Once again, technology came to the rescue. My sister’s friend John gave me the most splendid (and I use that very British word deliberately) guided tour of Annabel and Jonny’s wedding in South London. We kicked off early and I had a bird’s eye view of the cake, the flowers, the cheeky bridesmaids and the page boys scampering about, the latter my nearly 2-year-old great-nephew twins, like little princes in their red shorts, white shirts and tartan bow ties. I was there ‘live’ for the service, witnessed the exchange of vows, my niece radiantly happy and elegant, and Jonny resplendent in his kilt, cape and full tartan regalia, both brimming over with love. As they filed out, I had a quick chat with the just-married couple (making me the first person to address them as Mr and Mrs) and then stayed online while they were strewn with rose petal confetti, posed for photographs and then mixed and mingled. I had chats with many of the guests – from friends to family – until it got to 1am here and I had to remind them I was in my PJs and ready for bed!
And then, the weekend before last, my brother Tim and I video-called into Mum’s 90th birthday celebrations – in fact, it was a four generation, three-country call from Mum’s breakfast table in Nottinghamshire to Tim and me tuning in from Melbourne, and my niece Georgie and the twins (the page boys) in suburban Paris! On the first call we watched Mum – in the swing and bright as a button from the get-go – open some of her cards and presents.
We tuned in again closer to her lunchtime party. This time, the newly-married Annabel, now Mrs Recaldin, was emcee. As bubbles and copious canapes were served, Annabel waltzed us around pointing out Mum’s many cards (35 and counting), the birthday banners and balloons and the assembled guests. “Which of the grey-haired old dears do you mean?’ enquired Annabel as I asked to speak to some of Mum’s friends, “there are a few in the room!”
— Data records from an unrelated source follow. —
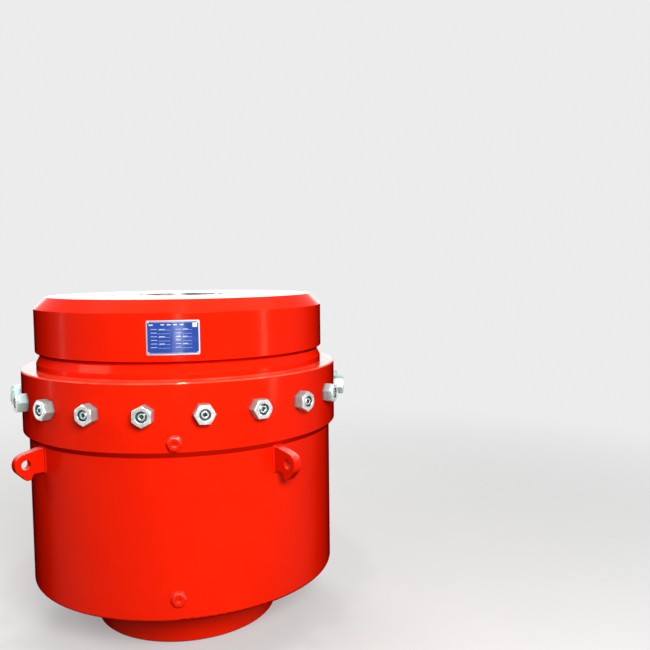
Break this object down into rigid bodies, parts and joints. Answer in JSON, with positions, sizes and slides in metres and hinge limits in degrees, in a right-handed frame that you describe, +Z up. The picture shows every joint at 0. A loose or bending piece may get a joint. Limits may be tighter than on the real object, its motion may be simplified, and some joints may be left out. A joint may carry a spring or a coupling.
{
  "type": "annular blowout preventer",
  "caption": "Round annular blowout preventer: latched head on a wide body with radial lock screws, lifting padeyes, bottom flange and studded top.",
  "frame": {"origin": "centre of the bore on the raised face of the bottom flange", "axes": "+Z up the bore; -Y is the front, with the nameplate and both hydraulic ports"},
  "size_m": [1.6216, 1.6216, 1.6],
  "materials": {
    "red_enamel": "glossy enamel",
    "zinc_steel": "bright zinc plate",
    "screw_steel": "machined",
    "forged_steel": "machined, oiled",
    "packing_rubber": "matt moulded",
    "name_plate": "printed, satin",
    "rivet_metal": "plain"
  },
  "bodies": {
    "root": {"body": "red_enamel", "body_sleeve": "forged_steel", "closing_port_plug": "red_enamel", "head": "red_enamel", "latch_gland_nut_01": "zinc_steel", "latch_gland_nut_02": "zinc_steel", "latch_gland_nut_03": "zinc_steel", "latch_gland_nut_04": "zinc_steel", "latch_gland_nut_05": "zinc_steel", "latch_gland_nut_06": "zinc_steel", "latch_gland_nut_07": "zinc_steel", "latch_gland_nut_08": "zinc_steel", "latch_gland_nut_09": "zinc_steel", "latch_gland_nut_10": "zinc_steel", "latch_gland_nut_11": "zinc_steel", "latch_gland_nut_12": "zinc_steel", "latch_gland_nut_13": "zinc_steel", "latch_gland_nut_14": "zinc_steel", "latch_gland_nut_15": "zinc_steel", "latch_gland_nut_16": "zinc_steel", "latch_gland_nut_17": "zinc_steel", "latch_gland_nut_18": "zinc_steel", "latch_gland_nut_19": "zinc_steel", "latch_gland_nut_20": "zinc_steel", "latch_screws": "screw_steel", "latch_segments": "forged_steel", "name_plate": "name_plate", "name_plate_rivets": "rivet_metal", "opening_port_plug": "red_enamel", "packing_inserts": "forged_steel", "packing_rubber": "packing_rubber", "padeye_1": "red_enamel", "padeye_2": "red_enamel", "padeye_3": "red_enamel", "padeye_4": "red_enamel", "piston": "forged_steel"}
  },
  "joints": []
}
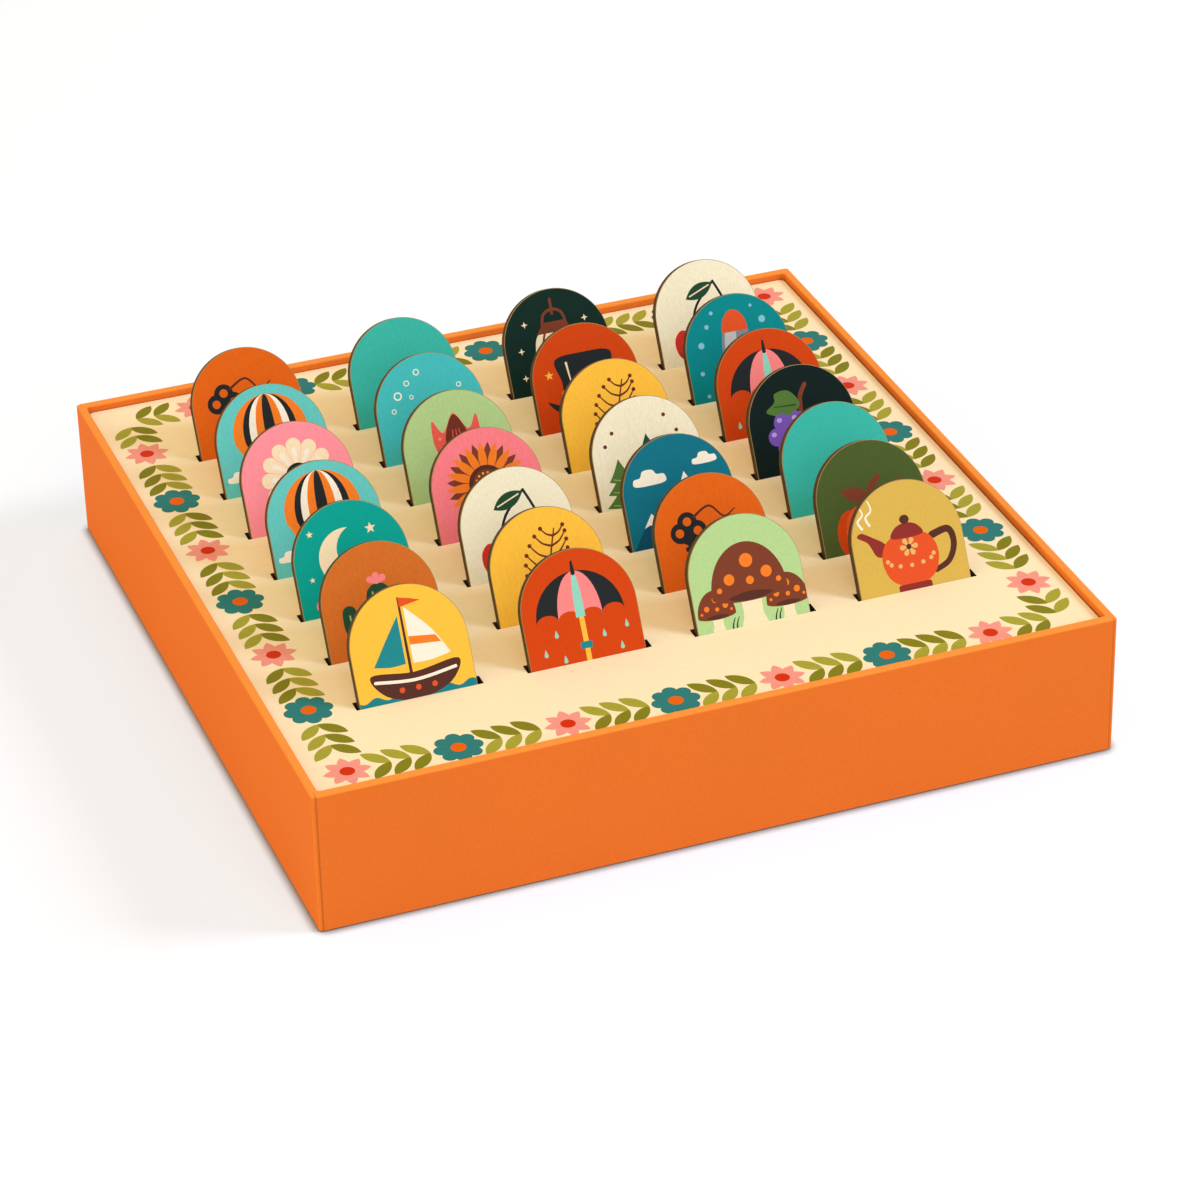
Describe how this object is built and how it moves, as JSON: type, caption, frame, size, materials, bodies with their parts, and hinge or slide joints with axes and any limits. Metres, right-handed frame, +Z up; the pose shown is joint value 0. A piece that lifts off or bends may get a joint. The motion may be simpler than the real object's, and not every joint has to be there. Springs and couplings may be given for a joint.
{
  "type": "memory card game",
  "caption": "Square paper-covered tray with a slotted board on ribs, in which rows of arched picture tiles stand leaning back.",
  "frame": {"origin": "centre of the box's underside", "axes": "+Z up, -Y the front of the box, +X to the right seen from the front"},
  "size_m": [0.24, 0.24, 0.0699],
  "materials": {
    "covering_paper": "matt, fine grain",
    "plain_paper": "matt",
    "tape_paper": "matt",
    "greyboard": "raw",
    "deck_wood": "printed, matt lacquer, dark cut edges",
    "tile_orange": "printed face, dark brown cut edge",
    "tile_turquoise": "printed face, dark brown cut edge",
    "tile_pink": "printed face, dark brown cut edge",
    "tile_sea_green": "printed face, dark brown cut edge",
    "tile_burnt_orange": "printed face, dark brown cut edge",
    "tile_yellow": "printed face, dark brown cut edge",
    "tile_teal": "printed face, dark brown cut edge",
    "tile_sky_blue": "printed face, dark brown cut edge",
    "tile_light_green": "printed face, dark brown cut edge",
    "tile_coral": "printed face, dark brown cut edge",
    "tile_cream": "printed face, dark brown cut edge",
    "tile_red_orange": "printed face, dark brown cut edge",
    "tile_black_green": "printed face, dark brown cut edge",
    "tile_blue": "printed face, dark brown cut edge",
    "tile_mint": "printed face, dark brown cut edge",
    "tile_dark_teal": "printed face, dark brown cut edge",
    "tile_black": "printed face, dark brown cut edge",
    "tile_dark_green": "printed face, dark brown cut edge",
    "tile_tan": "printed face, dark brown cut edge"
  },
  "bodies": {
    "box": {"bottom_sheet": "covering_paper", "wrap_paper": "covering_paper", "front_wall": "greyboard", "back_wall": "greyboard", "left_wall": "greyboard", "right_wall": "greyboard", "floor_board": "greyboard", "floor_lining": "plain_paper", "corner_stays": "tape_paper"},
    "insert": {"rest_panel": "greyboard", "guide_panel": "greyboard", "deck_panel": "deck_wood", "upper_spacer_1": "greyboard", "upper_spacer_2": "greyboard", "upper_spacer_3": "greyboard", "upper_spacer_4": "greyboard", "upper_spacer_5": "greyboard", "lower_spacer_1": "greyboard", "lower_spacer_2": "greyboard", "lower_spacer_3": "greyboard", "lower_spacer_4": "greyboard", "lower_spacer_5": "greyboard", "riser_rib_1": "greyboard", "riser_rib_2": "greyboard", "riser_rib_3": "greyboard", "riser_rib_4": "greyboard", "riser_rib_5": "greyboard", "cross_rib_1": "greyboard", "cross_rib_2": "greyboard", "cross_rib_3": "greyboard"},
    "tile_r1_c1": {"tile_r1_c1": "tile_orange"},
    "tile_r1_c2": {"tile_r1_c2": "tile_teal"},
    "tile_r1_c3": {"tile_r1_c3": "tile_black_green"},
    "tile_r1_c4": {"tile_r1_c4": "tile_cream"},
    "tile_r2_c1": {"tile_r2_c1": "tile_turquoise"},
    "tile_r2_c2": {"tile_r2_c2": "tile_sky_blue"},
    "tile_r2_c3": {"tile_r2_c3": "tile_red_orange"},
    "tile_r2_c4": {"tile_r2_c4": "tile_dark_teal"},
    "tile_r3_c1": {"tile_r3_c1": "tile_pink"},
    "tile_r3_c2": {"tile_r3_c2": "tile_light_green"},
    "tile_r3_c3": {"tile_r3_c3": "tile_yellow"},
    "tile_r3_c4": {"tile_r3_c4": "tile_red_orange"},
    "tile_r4_c1": {"tile_r4_c1": "tile_turquoise"},
    "tile_r4_c2": {"tile_r4_c2": "tile_coral"},
    "tile_r4_c3": {"tile_r4_c3": "tile_cream"},
    "tile_r4_c4": {"tile_r4_c4": "tile_black"},
    "tile_r5_c1": {"tile_r5_c1": "tile_sea_green"},
    "tile_r5_c2": {"tile_r5_c2": "tile_cream"},
    "tile_r5_c3": {"tile_r5_c3": "tile_blue"},
    "tile_r5_c4": {"tile_r5_c4": "tile_teal"},
    "tile_r6_c1": {"tile_r6_c1": "tile_burnt_orange"},
    "tile_r6_c2": {"tile_r6_c2": "tile_yellow"},
    "tile_r6_c3": {"tile_r6_c3": "tile_orange"},
    "tile_r6_c4": {"tile_r6_c4": "tile_dark_green"},
    "tile_r7_c1": {"tile_r7_c1": "tile_yellow"},
    "tile_r7_c2": {"tile_r7_c2": "tile_red_orange"},
    "tile_r7_c3": {"tile_r7_c3": "tile_mint"},
    "tile_r7_c4": {"tile_r7_c4": "tile_tan"}
  },
  "joints": [
    {"name": "insert_lift", "type": "slide", "parent": "box", "child": "insert", "axis": [0, 0, 1], "range_m": [0, 0.045]},
    {"name": "tile_r1_c1_pull", "type": "slide", "parent": "insert", "child": "tile_r1_c1", "axis": [0, 0.4695, 0.8829], "range_m": [0, 0.05]},
    {"name": "tile_r1_c2_pull", "type": "slide", "parent": "insert", "child": "tile_r1_c2", "axis": [0, 0.4695, 0.8829], "range_m": [0, 0.05]},
    {"name": "tile_r1_c3_pull", "type": "slide", "parent": "insert", "child": "tile_r1_c3", "axis": [0, 0.4695, 0.8829], "range_m": [0, 0.05]},
    {"name": "tile_r1_c4_pull", "type": "slide", "parent": "insert", "child": "tile_r1_c4", "axis": [0, 0.4695, 0.8829], "range_m": [0, 0.05]},
    {"name": "tile_r2_c1_pull", "type": "slide", "parent": "insert", "child": "tile_r2_c1", "axis": [0, 0.4695, 0.8829], "range_m": [0, 0.05]},
    {"name": "tile_r2_c2_pull", "type": "slide", "parent": "insert", "child": "tile_r2_c2", "axis": [0, 0.4695, 0.8829], "range_m": [0, 0.05]},
    {"name": "tile_r2_c3_pull", "type": "slide", "parent": "insert", "child": "tile_r2_c3", "axis": [0, 0.4695, 0.8829], "range_m": [0, 0.05]},
    {"name": "tile_r2_c4_pull", "type": "slide", "parent": "insert", "child": "tile_r2_c4", "axis": [0, 0.4695, 0.8829], "range_m": [0, 0.05]},
    {"name": "tile_r3_c1_pull", "type": "slide", "parent": "insert", "child": "tile_r3_c1", "axis": [0, 0.4695, 0.8829], "range_m": [0, 0.05]},
    {"name": "tile_r3_c2_pull", "type": "slide", "parent": "insert", "child": "tile_r3_c2", "axis": [0, 0.4695, 0.8829], "range_m": [0, 0.05]},
    {"name": "tile_r3_c3_pull", "type": "slide", "parent": "insert", "child": "tile_r3_c3", "axis": [0, 0.4695, 0.8829], "range_m": [0, 0.05]},
    {"name": "tile_r3_c4_pull", "type": "slide", "parent": "insert", "child": "tile_r3_c4", "axis": [0, 0.4695, 0.8829], "range_m": [0, 0.05]},
    {"name": "tile_r4_c1_pull", "type": "slide", "parent": "insert", "child": "tile_r4_c1", "axis": [0, 0.4695, 0.8829], "range_m": [0, 0.05]},
    {"name": "tile_r4_c2_pull", "type": "slide", "parent": "insert", "child": "tile_r4_c2", "axis": [0, 0.4695, 0.8829], "range_m": [0, 0.05]},
    {"name": "tile_r4_c3_pull", "type": "slide", "parent": "insert", "child": "tile_r4_c3", "axis": [0, 0.4695, 0.8829], "range_m": [0, 0.05]},
    {"name": "tile_r4_c4_pull", "type": "slide", "parent": "insert", "child": "tile_r4_c4", "axis": [0, 0.4695, 0.8829], "range_m": [0, 0.05]},
    {"name": "tile_r5_c1_pull", "type": "slide", "parent": "insert", "child": "tile_r5_c1", "axis": [0, 0.4695, 0.8829], "range_m": [0, 0.05]},
    {"name": "tile_r5_c2_pull", "type": "slide", "parent": "insert", "child": "tile_r5_c2", "axis": [0, 0.4695, 0.8829], "range_m": [0, 0.05]},
    {"name": "tile_r5_c3_pull", "type": "slide", "parent": "insert", "child": "tile_r5_c3", "axis": [0, 0.4695, 0.8829], "range_m": [0, 0.05]},
    {"name": "tile_r5_c4_pull", "type": "slide", "parent": "insert", "child": "tile_r5_c4", "axis": [0, 0.4695, 0.8829], "range_m": [0, 0.05]},
    {"name": "tile_r6_c1_pull", "type": "slide", "parent": "insert", "child": "tile_r6_c1", "axis": [0, 0.4695, 0.8829], "range_m": [0, 0.05]},
    {"name": "tile_r6_c2_pull", "type": "slide", "parent": "insert", "child": "tile_r6_c2", "axis": [0, 0.4695, 0.8829], "range_m": [0, 0.05]},
    {"name": "tile_r6_c3_pull", "type": "slide", "parent": "insert", "child": "tile_r6_c3", "axis": [0, 0.4695, 0.8829], "range_m": [0, 0.05]},
    {"name": "tile_r6_c4_pull", "type": "slide", "parent": "insert", "child": "tile_r6_c4", "axis": [0, 0.4695, 0.8829], "range_m": [0, 0.05]},
    {"name": "tile_r7_c1_pull", "type": "slide", "parent": "insert", "child": "tile_r7_c1", "axis": [0, 0.4695, 0.8829], "range_m": [0, 0.05]},
    {"name": "tile_r7_c2_pull", "type": "slide", "parent": "insert", "child": "tile_r7_c2", "axis": [0, 0.4695, 0.8829], "range_m": [0, 0.05]},
    {"name": "tile_r7_c3_pull", "type": "slide", "parent": "insert", "child": "tile_r7_c3", "axis": [0, 0.4695, 0.8829], "range_m": [0, 0.05]},
    {"name": "tile_r7_c4_pull", "type": "slide", "parent": "insert", "child": "tile_r7_c4", "axis": [0, 0.4695, 0.8829], "range_m": [0, 0.05]}
  ]
}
My brother, Charlie, toasted Mum with some heartfelt and touching words, acknowledging, too, the extraordinary kindness of her neighbours, George and Annette, who have been her rock and strength throughout the pandemic. “I’ve made it to 90,” replied Mum triumphantly, “and it doesn’t feel so bad!” Then, after thanking friends, family and neighbours for celebrating with her, she added: “I know I can be difficult sometimes…” Thank Goodness for gin, piped up Charlie.
Having felt weepy on and off all weekend about missing Mum’s party, I went to bed with my heart aglow. I felt the love through the screen and across the divide, and was thrilled to see Mum, the belle of the ball, in her green linen dress and pearls. The word splendid comes to mind again. And next year I’ll be able to visit in person, catch up on hugs, lots of them, and kitchen table chat.